COLLECTED DATA>
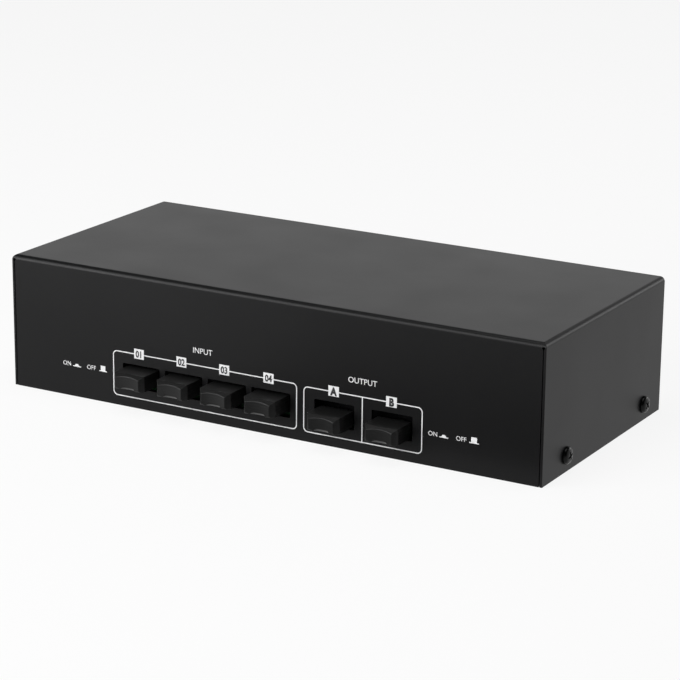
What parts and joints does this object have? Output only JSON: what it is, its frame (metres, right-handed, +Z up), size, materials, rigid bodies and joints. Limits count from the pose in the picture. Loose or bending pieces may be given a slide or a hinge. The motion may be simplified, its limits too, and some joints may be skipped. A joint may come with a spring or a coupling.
{
  "type": "speaker selector switch",
  "caption": "Low folded-steel desktop box with two banks of push keys in front windows and rows of spring-clip wire terminals with press levers across its back.",
  "frame": {"origin": "centre of the case's flat underside", "axes": "+X to the right along the front, +Y to the back, +Z up"},
  "size_m": [0.2416, 0.1261, 0.055],
  "materials": {
    "painted_steel": "satin black powder coat",
    "black_screw": "gloss black oxide",
    "black_steel": "black chromate",
    "plated_steel": "zinc plated",
    "spring_steel": "nickel plated",
    "switch_plastic": "moulded",
    "plunger_plastic": "black acetal",
    "key_plastic": "satin moulded",
    "circuit_board": "solder mask on glass laminate",
    "terminal_plastic": "moulded",
    "lever_red": "moulded red",
    "lever_black": "moulded black"
  },
  "bodies": {
    "case": {"top_cover": "painted_steel", "base_chassis": "painted_steel", "cover_screws": "black_screw", "terminal_screws": "black_screw", "input_return_springs": "spring_steel", "output_return_springs": "spring_steel", "input_switch_housings": "switch_plastic", "output_switch_housings": "switch_plastic", "input_bank_frame": "black_steel", "output_bank_frame": "black_steel", "switch_board": "circuit_board", "terminal_board": "circuit_board", "board_header": "terminal_plastic", "board_standoffs": "plated_steel", "board_screws": "plated_steel", "terminal_contacts": "spring_steel", "terminal_block_input_1": "terminal_plastic", "terminal_block_input_2": "terminal_plastic", "terminal_block_input_3": "terminal_plastic", "terminal_block_input_4": "terminal_plastic", "terminal_block_output_a": "terminal_plastic", "terminal_block_output_b": "terminal_plastic"},
    "input_key_1": {"input_key_1": "key_plastic", "input_plunger_1": "plunger_plastic"},
    "input_key_2": {"input_key_2": "key_plastic", "input_plunger_2": "plunger_plastic"},
    "input_key_3": {"input_key_3": "key_plastic", "input_plunger_3": "plunger_plastic"},
    "input_key_4": {"input_key_4": "key_plastic", "input_plunger_4": "plunger_plastic"},
    "output_key_a": {"output_key_a": "key_plastic", "output_plunger_a": "plunger_plastic"},
    "output_key_b": {"output_key_b": "key_plastic", "output_plunger_b": "plunger_plastic"},
    "interlock_bar": {"interlock_bar": "plated_steel"},
    "lever_input_1_upper_left": {"lever_input_1_upper_left": "lever_red"},
    "lever_input_1_lower_left": {"lever_input_1_lower_left": "lever_red"},
    "lever_input_1_upper_right": {"lever_input_1_upper_right": "lever_black"},
    "lever_input_1_lower_right": {"lever_input_1_lower_right": "lever_black"},
    "lever_input_2_upper_left": {"lever_input_2_upper_left": "lever_red"},
    "lever_input_2_lower_left": {"lever_input_2_lower_left": "lever_red"},
    "lever_input_2_upper_right": {"lever_input_2_upper_right": "lever_black"},
    "lever_input_2_lower_right": {"lever_input_2_lower_right": "lever_black"},
    "lever_input_3_upper_left": {"lever_input_3_upper_left": "lever_red"},
    "lever_input_3_lower_left": {"lever_input_3_lower_left": "lever_red"},
    "lever_input_3_upper_right": {"lever_input_3_upper_right": "lever_black"},
    "lever_input_3_lower_right": {"lever_input_3_lower_right": "lever_black"},
    "lever_input_4_upper_left": {"lever_input_4_upper_left": "lever_red"},
    "lever_input_4_lower_left": {"lever_input_4_lower_left": "lever_red"},
    "lever_input_4_upper_right": {"lever_input_4_upper_right": "lever_black"},
    "lever_input_4_lower_right": {"lever_input_4_lower_right": "lever_black"},
    "lever_output_a_upper_left": {"lever_output_a_upper_left": "lever_red"},
    "lever_output_a_lower_left": {"lever_output_a_lower_left": "lever_red"},
    "lever_output_a_upper_right": {"lever_output_a_upper_right": "lever_black"},
    "lever_output_a_lower_right": {"lever_output_a_lower_right": "lever_black"},
    "lever_output_b_upper_left": {"lever_output_b_upper_left": "lever_red"},
    "lever_output_b_lower_left": {"lever_output_b_lower_left": "lever_red"},
    "lever_output_b_upper_right": {"lever_output_b_upper_right": "lever_black"},
    "lever_output_b_lower_right": {"lever_output_b_lower_right": "lever_black"}
  },
  "joints": [
    {"name": "press_input_1", "type": "slide", "parent": "case", "child": "input_key_1", "axis": [0, 1, 0], "range_m": [0, 0.005], "stiffness_N_per_m": 500, "springref_m": -0.003, "deforming": ["input_return_springs"]},
    {"name": "press_input_2", "type": "slide", "parent": "case", "child": "input_key_2", "axis": [0, 1, 0], "range_m": [0, 0.005], "stiffness_N_per_m": 500, "springref_m": -0.003, "deforming": ["input_return_springs"]},
    {"name": "press_input_3", "type": "slide", "parent": "case", "child": "input_key_3", "axis": [0, 1, 0], "range_m": [0, 0.005], "stiffness_N_per_m": 500, "springref_m": -0.003, "deforming": ["input_return_springs"]},
    {"name": "press_input_4", "type": "slide", "parent": "case", "child": "input_key_4", "axis": [0, 1, 0], "range_m": [0, 0.005], "stiffness_N_per_m": 500, "springref_m": -0.003, "deforming": ["input_return_springs"]},
    {"name": "press_output_a", "type": "slide", "parent": "case", "child": "output_key_a", "axis": [0, 1, 0], "range_m": [0, 0.005], "stiffness_N_per_m": 500, "springref_m": -0.003, "deforming": ["output_return_springs"]},
    {"name": "press_output_b", "type": "slide", "parent": "case", "child": "output_key_b", "axis": [0, 1, 0], "range_m": [0, 0.005], "stiffness_N_per_m": 500, "springref_m": -0.003, "deforming": ["output_return_springs"]},
    {"name": "shift_interlock_bar", "type": "slide", "parent": "case", "child": "interlock_bar", "axis": [1, 0, 0], "range_m": [0, 0.0015], "stiffness_N_per_m": 400, "springref_m": -0.001},
    {"name": "press_lever_input_1_upper_left", "type": "hinge", "parent": "case", "child": "lever_input_1_upper_left", "pos_m": [-0.1012, 0.0519, 0.0464], "axis": [-1, 0, 0], "range_deg": [0, 22], "stiffness_Nm_per_rad": 0.2, "springref_deg": -8.59},
    {"name": "press_lever_input_1_lower_left", "type": "hinge", "parent": "case", "child": "lever_input_1_lower_left", "pos_m": [-0.1012, 0.0519, 0.0259], "axis": [-1, 0, 0], "range_deg": [0, 22], "stiffness_Nm_per_rad": 0.2, "springref_deg": -8.59},
    {"name": "press_lever_input_1_upper_right", "type": "hinge", "parent": "case", "child": "lever_input_1_upper_right", "pos_m": [-0.0888, 0.0519, 0.0464], "axis": [-1, 0, 0], "range_deg": [0, 22], "stiffness_Nm_per_rad": 0.2, "springref_deg": -8.59},
    {"name": "press_lever_input_1_lower_right", "type": "hinge", "parent": "case", "child": "lever_input_1_lower_right", "pos_m": [-0.0888, 0.0519, 0.0259], "axis": [-1, 0, 0], "range_deg": [0, 22], "stiffness_Nm_per_rad": 0.2, "springref_deg": -8.59},
    {"name": "press_lever_input_2_upper_left", "type": "hinge", "parent": "case", "child": "lever_input_2_upper_left", "pos_m": [-0.0632, 0.0519, 0.0464], "axis": [-1, 0, 0], "range_deg": [0, 22], "stiffness_Nm_per_rad": 0.2, "springref_deg": -8.59},
    {"name": "press_lever_input_2_lower_left", "type": "hinge", "parent": "case", "child": "lever_input_2_lower_left", "pos_m": [-0.0632, 0.0519, 0.0259], "axis": [-1, 0, 0], "range_deg": [0, 22], "stiffness_Nm_per_rad": 0.2, "springref_deg": -8.59},
    {"name": "press_lever_input_2_upper_right", "type": "hinge", "parent": "case", "child": "lever_input_2_upper_right", "pos_m": [-0.0508, 0.0519, 0.0464], "axis": [-1, 0, 0], "range_deg": [0, 22], "stiffness_Nm_per_rad": 0.2, "springref_deg": -8.59},
    {"name": "press_lever_input_2_lower_right", "type": "hinge", "parent": "case", "child": "lever_input_2_lower_right", "pos_m": [-0.0508, 0.0519, 0.0259], "axis": [-1, 0, 0], "range_deg": [0, 22], "stiffness_Nm_per_rad": 0.2, "springref_deg": -8.59},
    {"name": "press_lever_input_3_upper_left", "type": "hinge", "parent": "case", "child": "lever_input_3_upper_left", "pos_m": [-0.0252, 0.0519, 0.0464], "axis": [-1, 0, 0], "range_deg": [0, 22], "stiffness_Nm_per_rad": 0.2, "springref_deg": -8.59},
    {"name": "press_lever_input_3_lower_left", "type": "hinge", "parent": "case", "child": "lever_input_3_lower_left", "pos_m": [-0.0252, 0.0519, 0.0259], "axis": [-1, 0, 0], "range_deg": [0, 22], "stiffness_Nm_per_rad": 0.2, "springref_deg": -8.59},
    {"name": "press_lever_input_3_upper_right", "type": "hinge", "parent": "case", "child": "lever_input_3_upper_right", "pos_m": [-0.0128, 0.0519, 0.0464], "axis": [-1, 0, 0], "range_deg": [0, 22], "stiffness_Nm_per_rad": 0.2, "springref_deg": -8.59},
    {"name": "press_lever_input_3_lower_right", "type": "hinge", "parent": "case", "child": "lever_input_3_lower_right", "pos_m": [-0.0128, 0.0519, 0.0259], "axis": [-1, 0, 0], "range_deg": [0, 22], "stiffness_Nm_per_rad": 0.2, "springref_deg": -8.59},
    {"name": "press_lever_input_4_upper_left", "type": "hinge", "parent": "case", "child": "lever_input_4_upper_left", "pos_m": [0.0128, 0.0519, 0.0464], "axis": [-1, 0, 0], "range_deg": [0, 22], "stiffness_Nm_per_rad": 0.2, "springref_deg": -8.59},
    {"name": "press_lever_input_4_lower_left", "type": "hinge", "parent": "case", "child": "lever_input_4_lower_left", "pos_m": [0.0128, 0.0519, 0.0259], "axis": [-1, 0, 0], "range_deg": [0, 22], "stiffness_Nm_per_rad": 0.2, "springref_deg": -8.59},
    {"name": "press_lever_input_4_upper_right", "type": "hinge", "parent": "case", "child": "lever_input_4_upper_right", "pos_m": [0.0252, 0.0519, 0.0464], "axis": [-1, 0, 0], "range_deg": [0, 22], "stiffness_Nm_per_rad": 0.2, "springref_deg": -8.59},
    {"name": "press_lever_input_4_lower_right", "type": "hinge", "parent": "case", "child": "lever_input_4_lower_right", "pos_m": [0.0252, 0.0519, 0.0259], "axis": [-1, 0, 0], "range_deg": [0, 22], "stiffness_Nm_per_rad": 0.2, "springref_deg": -8.59},
    {"name": "press_lever_output_a_upper_left", "type": "hinge", "parent": "case", "child": "lever_output_a_upper_left", "pos_m": [0.0508, 0.0519, 0.0464], "axis": [-1, 0, 0], "range_deg": [0, 22], "stiffness_Nm_per_rad": 0.2, "springref_deg": -8.59},
    {"name": "press_lever_output_a_lower_left", "type": "hinge", "parent": "case", "child": "lever_output_a_lower_left", "pos_m": [0.0508, 0.0519, 0.0259], "axis": [-1, 0, 0], "range_deg": [0, 22], "stiffness_Nm_per_rad": 0.2, "springref_deg": -8.59},
    {"name": "press_lever_output_a_upper_right", "type": "hinge", "parent": "case", "child": "lever_output_a_upper_right", "pos_m": [0.0632, 0.0519, 0.0464], "axis": [-1, 0, 0], "range_deg": [0, 22], "stiffness_Nm_per_rad": 0.2, "springref_deg": -8.59},
    {"name": "press_lever_output_a_lower_right", "type": "hinge", "parent": "case", "child": "lever_output_a_lower_right", "pos_m": [0.0632, 0.0519, 0.0259], "axis": [-1, 0, 0], "range_deg": [0, 22], "stiffness_Nm_per_rad": 0.2, "springref_deg": -8.59},
    {"name": "press_lever_output_b_upper_left", "type": "hinge", "parent": "case", "child": "lever_output_b_upper_left", "pos_m": [0.0888, 0.0519, 0.0464], "axis": [-1, 0, 0], "range_deg": [0, 22], "stiffness_Nm_per_rad": 0.2, "springref_deg": -8.59},
    {"name": "press_lever_output_b_lower_left", "type": "hinge", "parent": "case", "child": "lever_output_b_lower_left", "pos_m": [0.0888, 0.0519, 0.0259], "axis": [-1, 0, 0], "range_deg": [0, 22], "stiffness_Nm_per_rad": 0.2, "springref_deg": -8.59},
    {"name": "press_lever_output_b_upper_right", "type": "hinge", "parent": "case", "child": "lever_output_b_upper_right", "pos_m": [0.1012, 0.0519, 0.0464], "axis": [-1, 0, 0], "range_deg": [0, 22], "stiffness_Nm_per_rad": 0.2, "springref_deg": -8.59},
    {"name": "press_lever_output_b_lower_right", "type": "hinge", "parent": "case", "child": "lever_output_b_lower_right", "pos_m": [0.1012, 0.0519, 0.0259], "axis": [-1, 0, 0], "range_deg": [0, 22], "stiffness_Nm_per_rad": 0.2, "springref_deg": -8.59}
  ]
}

EXERCISE> Extract lines where the string "slide" occurs.

TASK ANSWER>
What parts and joints does this object have? Output only JSON: what it is, its frame (metres, right-handed, +Z up), size, materials, rigid bodies and joints. Limits count from the pose in the picture. Loose or bending pieces may be given a slide or a hinge. The motion may be simplified, its limits too, and some joints may be skipped. A joint may come with a spring or a coupling.
    {"name": "press_input_1", "type": "slide", "parent": "case", "child": "input_key_1", "axis": [0, 1, 0], "range_m": [0, 0.005], "stiffness_N_per_m": 500, "springref_m": -0.003, "deforming": ["input_return_springs"]},
    {"name": "press_input_2", "type": "slide", "parent": "case", "child": "input_key_2", "axis": [0, 1, 0], "range_m": [0, 0.005], "stiffness_N_per_m": 500, "springref_m": -0.003, "deforming": ["input_return_springs"]},
    {"name": "press_input_3", "type": "slide", "parent": "case", "child": "input_key_3", "axis": [0, 1, 0], "range_m": [0, 0.005], "stiffness_N_per_m": 500, "springref_m": -0.003, "deforming": ["input_return_springs"]},
    {"name": "press_input_4", "type": "slide", "parent": "case", "child": "input_key_4", "axis": [0, 1, 0], "range_m": [0, 0.005], "stiffness_N_per_m": 500, "springref_m": -0.003, "deforming": ["input_return_springs"]},
    {"name": "press_output_a", "type": "slide", "parent": "case", "child": "output_key_a", "axis": [0, 1, 0], "range_m": [0, 0.005], "stiffness_N_per_m": 500, "springref_m": -0.003, "deforming": ["output_return_springs"]},
    {"name": "press_output_b", "type": "slide", "parent": "case", "child": "output_key_b", "axis": [0, 1, 0], "range_m": [0, 0.005], "stiffness_N_per_m": 500, "springref_m": -0.003, "deforming": ["output_return_springs"]},
    {"name": "shift_interlock_bar", "type": "slide", "parent": "case", "child": "interlock_bar", "axis": [1, 0, 0], "range_m": [0, 0.0015], "stiffness_N_per_m": 400, "springref_m": -0.001},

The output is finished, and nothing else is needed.